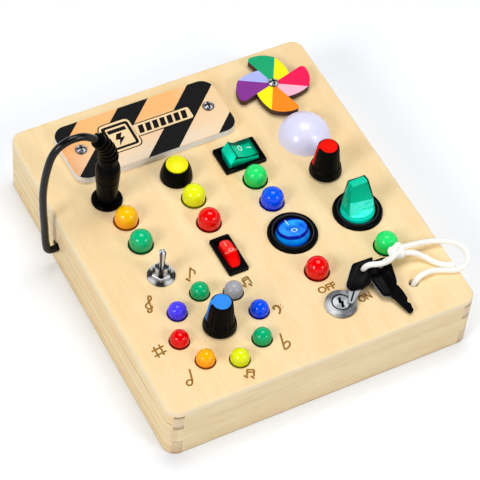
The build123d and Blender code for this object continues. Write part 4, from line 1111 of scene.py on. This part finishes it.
# %% Print the battery and the charge bars
LAYER, LAYER_THICK, TOP_LAYER = 0.02, 0.03, 4
FLASH = [
    (-31.5, 61.7), (-28.7, 61.8), (-30.4, 59.2), (-28.3, 59.0), (-32.8, 54.8), (-31.2, 58.2),
    (-33.2, 58.6),
]
BARS, BARS_LEFT, BARS_LOW, BARS_HIGH = 7, -21.3, 57.7, 62.4
BAR_STEP, BAR_WIDTH, BAR_LEAN = 3.62, 2.5, 0.9
bars = []
for i in range(BARS):
    foot = BARS_LEFT + i * BAR_STEP
    left, right = foot + BAR_LEAN, foot + BAR_LEAN + BAR_WIDTH
    bars.append([
        (foot, BARS_LOW), (foot + BAR_WIDTH, BARS_LOW), (right, BARS_HIGH), (left, BARS_HIGH),
    ])
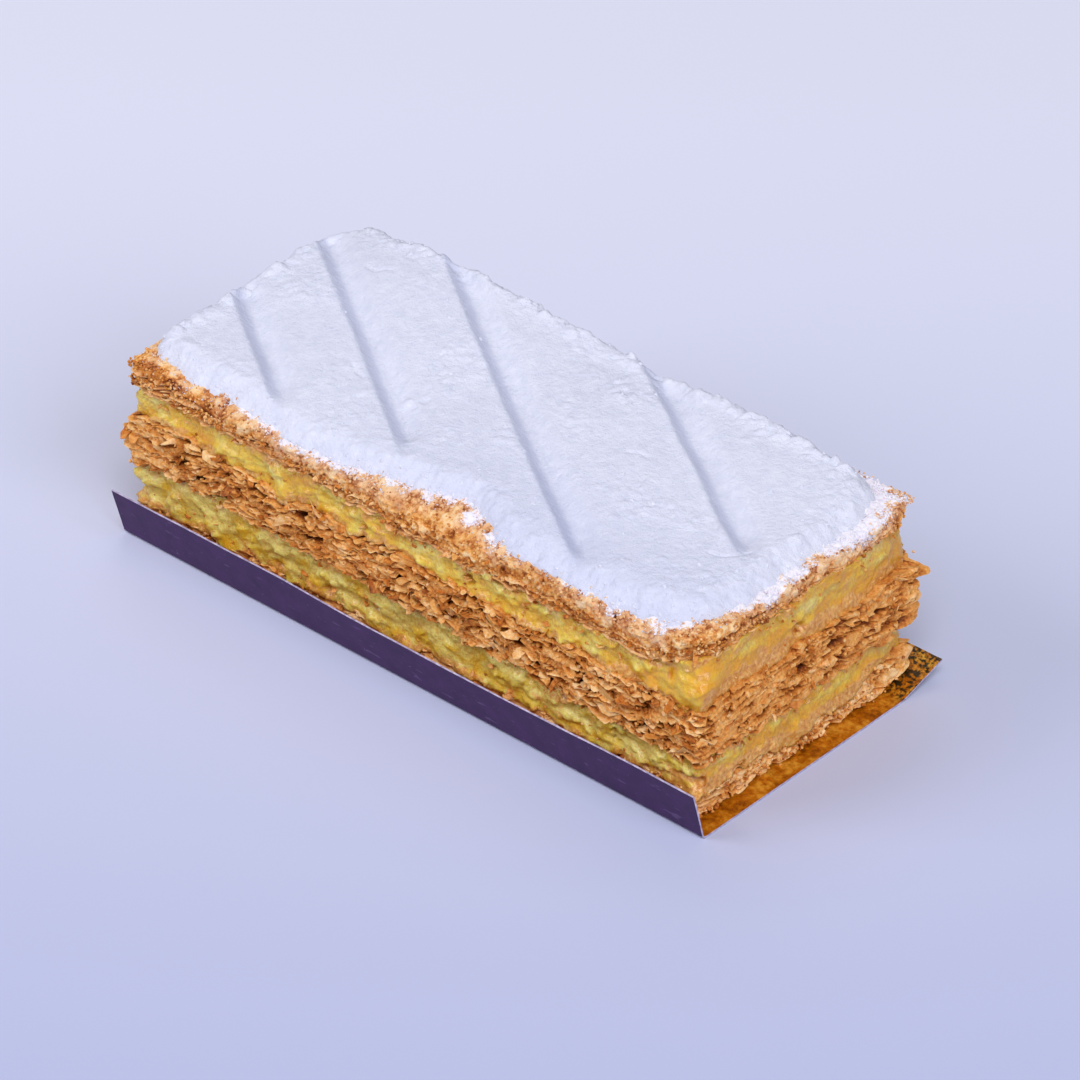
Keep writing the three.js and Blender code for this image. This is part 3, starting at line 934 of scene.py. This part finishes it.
def sugar_coat():
    """The thick coat of icing sugar, a closed sheet that dips into the crust at its edge."""
    left, right, front, back = FACES[TOP]
    xs = np.arange(left - 1.2, right + 0.6, SUGAR_STEP)
    ys = np.arange(front - 0.4, back + 1.2, SUGAR_STEP)
    x, y = (grid.ravel() for grid in np.meshgrid(xs, ys, indexing="ij"))
    inside = sugar_inside(x, y)
    behind = np.maximum(step_up(y, back - 7, back - 1), 0.7 * step_up(-x, 58, 63))
    thick = SUGAR_THICK * step_up(inside, -0.5, 4.0 - 1.9 * behind) ** 0.75
    thick += 0.3 * step_up(inside, -0.3, 0.4)
    pressed, smooth, groove_shade = groove_press(x, y)
    relief = coat_relief(x, y, inside, behind, smooth) - pressed * step_up(inside, 0.3, 3.6)
    coat = np.maximum(thick + relief * step_up(inside, 0.0, 3.0), 0.12 - 0.7 * step_up(inside, 1.5, 4.0))
    buried = -0.9 * step_up(-inside, 0.0, 0.9)
    beyond = np.maximum(np.maximum(left + 0.5 - x, y - back + 0.5), corner_cut(x, y) + 0.7)
    crust = crust_level(x, y) - 0.7 * np.maximum(beyond, 0) ** 1.5
    top = xyz(x, y, crust + (np.where(inside > -0.3, coat, 0) + buried))
    # The sheet's rim turns down, so its grid ends a little inside the crust.
    held = (y > front + 0.9) & (y < back - 0.7) & (x > left + 0.7) & (x < right - 0.9)
    keep = (inside > -1.3) & held & (corner_cut(x, y) < -0.7)
    # Painted shade: bluer towards the front, from the middle rightwards, and along the grooves' walls.
    shade = 0.3 * step_up(-y, -4, 22) * step_up(x, -30, 20) + 0.5 * groove_shade
    pile = Pile()
    quads = add_sheet(pile, top, crust - 1.1, keep.reshape(len(xs), len(ys)), shade)
    pile.piece("sugar_coat", [SUGAR], "icing_sugar", "sugar_top", smooth=True)
    return BVHTree.FromPolygons(top.tolist(), quads.tolist())


def add_sheet(pile, top, floor, keep, shade):
    """A closed solid over the kept places of a grid, between its top and a coarse floor."""
    kept = keep[:-1, :-1] & keep[1:, :-1] & keep[:-1, 1:] & keep[1:, 1:]
    on_grid = squares(np.arange(keep.size).reshape(keep.shape))[kept.ravel()][:, [0, 3, 2, 1]]
    used, packed = np.unique(on_grid, return_inverse=True)
    quads = packed.reshape(-1, 4)
    points = top[used]
    # The rim is made of the edges that only one square has.
    edges = np.concatenate([quads[:, [a, (a + 1) % 4]] for a in range(4)])
    key = edges.min(1) * len(used) + edges.max(1)
    _, first, count = np.unique(key, return_index=True, return_counts=True)
    rim = edges[first[count == 1]]
    around, where = np.unique(rim, return_inverse=True)
    where = where.reshape(-1, 2) + len(points)
    lowered = points[around]
    lowered[:, 2] = floor[used][around]
    middle = np.array([[points[:, 0].mean(), points[:, 1].mean(), lowered[:, 2].mean()]])
    walls = np.stack([rim[:, 1], rim[:, 0], where[:, 0], where[:, 1]], 1)
    centre = len(points) + len(lowered)
    base = np.stack([where[:, 1], where[:, 0], np.full(len(rim), centre)], 1)
    shade = np.concatenate([shade[used], shade[used][around], [0]])
    pile.add(np.concatenate([points, lowered, middle]), [quads, walls, base], shade=shade)
    return on_grid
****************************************
All of the data shown above must be copied exactly.

**Task response**
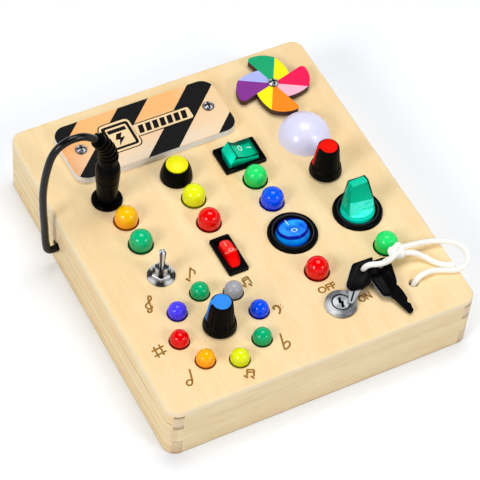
The build123d and Blender code for this object continues. Write part 4, from line 1111 of scene.py on. This part finishes it.
# %% Print the battery and the charge bars
LAYER, LAYER_THICK, TOP_LAYER = 0.02, 0.03, 4
FLASH = [
    (-31.5, 61.7), (-28.7, 61.8), (-30.4, 59.2), (-28.3, 59.0), (-32.8, 54.8), (-31.2, 58.2),
    (-33.2, 58.6),
]
BARS, BARS_LEFT, BARS_LOW, BARS_HIGH = 7, -21.3, 57.7, 62.4
BAR_STEP, BAR_WIDTH, BAR_LEAN = 3.62, 2.5, 0.9
bars = []
for i in range(BARS):
    foot = BARS_LEFT + i * BAR_STEP
    left, right = foot + BAR_LEAN, foot + BAR_LEAN + BAR_WIDTH
    bars.append([
        (foot, BARS_LOW), (foot + BAR_WIDTH, BARS_LOW), (right, BARS_HIGH), (left, BARS_HIGH),
    ])
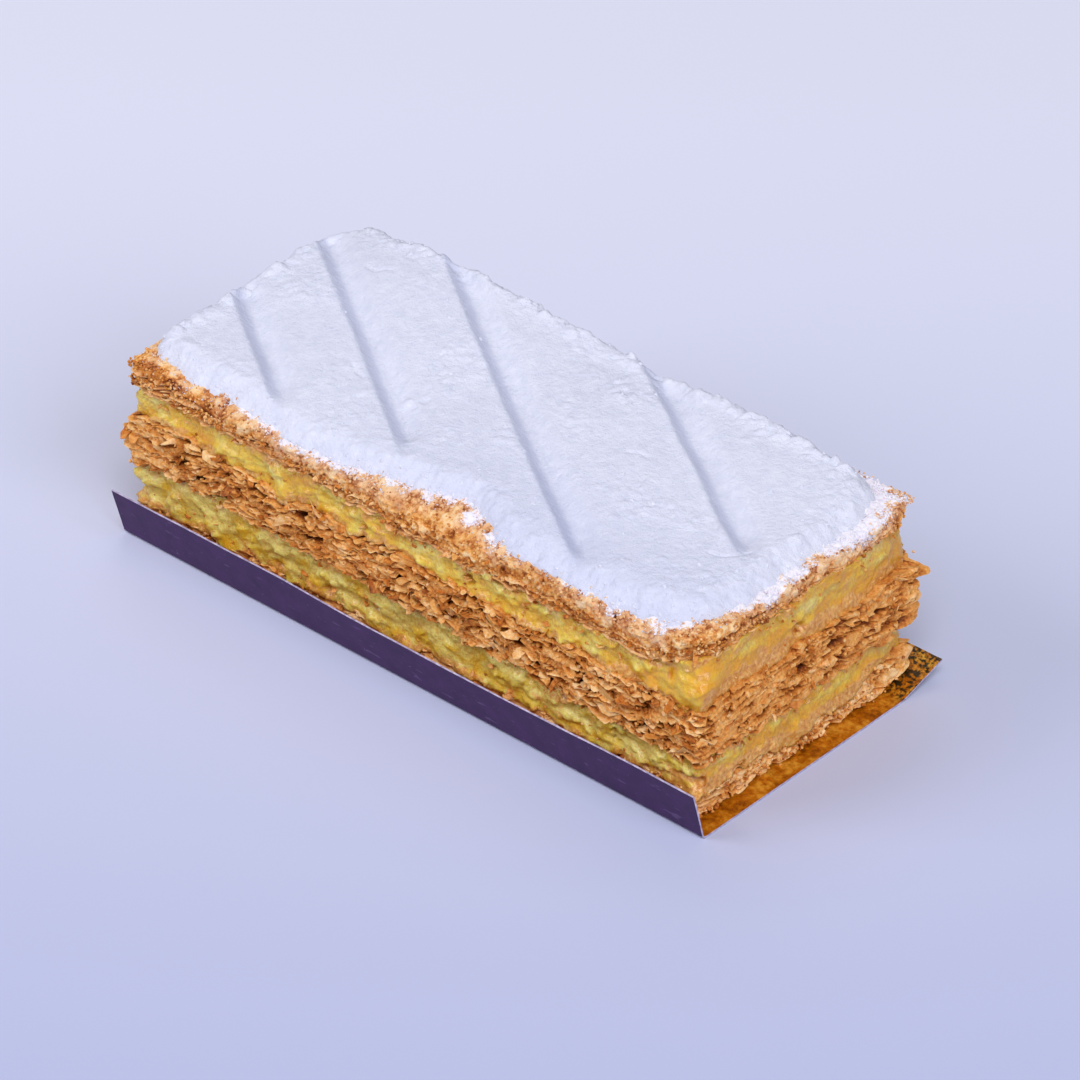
Keep writing the three.js and Blender code for this image. This is part 3, starting at line 934 of scene.py. This part finishes it.
def sugar_coat():
    """The thick coat of icing sugar, a closed sheet that dips into the crust at its edge."""
    left, right, front, back = FACES[TOP]
    xs = np.arange(left - 1.2, right + 0.6, SUGAR_STEP)
    ys = np.arange(front - 0.4, back + 1.2, SUGAR_STEP)
    x, y = (grid.ravel() for grid in np.meshgrid(xs, ys, indexing="ij"))
    inside = sugar_inside(x, y)
    behind = np.maximum(step_up(y, back - 7, back - 1), 0.7 * step_up(-x, 58, 63))
    thick = SUGAR_THICK * step_up(inside, -0.5, 4.0 - 1.9 * behind) ** 0.75
    thick += 0.3 * step_up(inside, -0.3, 0.4)
    pressed, smooth, groove_shade = groove_press(x, y)
    relief = coat_relief(x, y, inside, behind, smooth) - pressed * step_up(inside, 0.3, 3.6)
    coat = np.maximum(thick + relief * step_up(inside, 0.0, 3.0), 0.12 - 0.7 * step_up(inside, 1.5, 4.0))
    buried = -0.9 * step_up(-inside, 0.0, 0.9)
    beyond = np.maximum(np.maximum(left + 0.5 - x, y - back + 0.5), corner_cut(x, y) + 0.7)
    crust = crust_level(x, y) - 0.7 * np.maximum(beyond, 0) ** 1.5
    top = xyz(x, y, crust + (np.where(inside > -0.3, coat, 0) + buried))
    # The sheet's rim turns down, so its grid ends a little inside the crust.
    held = (y > front + 0.9) & (y < back - 0.7) & (x > left + 0.7) & (x < right - 0.9)
    keep = (inside > -1.3) & held & (corner_cut(x, y) < -0.7)
    # Painted shade: bluer towards the front, from the middle rightwards, and along the grooves' walls.
    shade = 0.3 * step_up(-y, -4, 22) * step_up(x, -30, 20) + 0.5 * groove_shade
    pile = Pile()
    quads = add_sheet(pile, top, crust - 1.1, keep.reshape(len(xs), len(ys)), shade)
    pile.piece("sugar_coat", [SUGAR], "icing_sugar", "sugar_top", smooth=True)
    return BVHTree.FromPolygons(top.tolist(), quads.tolist())


def add_sheet(pile, top, floor, keep, shade):
    """A closed solid over the kept places of a grid, between its top and a coarse floor."""
    kept = keep[:-1, :-1] & keep[1:, :-1] & keep[:-1, 1:] & keep[1:, 1:]
    on_grid = squares(np.arange(keep.size).reshape(keep.shape))[kept.ravel()][:, [0, 3, 2, 1]]
    used, packed = np.unique(on_grid, return_inverse=True)
    quads = packed.reshape(-1, 4)
    points = top[used]
    # The rim is made of the edges that only one square has.
    edges = np.concatenate([quads[:, [a, (a + 1) % 4]] for a in range(4)])
    key = edges.min(1) * len(used) + edges.max(1)
    _, first, count = np.unique(key, return_index=True, return_counts=True)
    rim = edges[first[count == 1]]
    around, where = np.unique(rim, return_inverse=True)
    where = where.reshape(-1, 2) + len(points)
    lowered = points[around]
    lowered[:, 2] = floor[used][around]
    middle = np.array([[points[:, 0].mean(), points[:, 1].mean(), lowered[:, 2].mean()]])
    walls = np.stack([rim[:, 1], rim[:, 0], where[:, 0], where[:, 1]], 1)
    centre = len(points) + len(lowered)
    base = np.stack([where[:, 1], where[:, 0], np.full(len(rim), centre)], 1)
    shade = np.concatenate([shade[used], shade[used][around], [0]])
    pile.add(np.concatenate([points, lowered, middle]), [quads, walls, base], shade=shade)
    return on_grid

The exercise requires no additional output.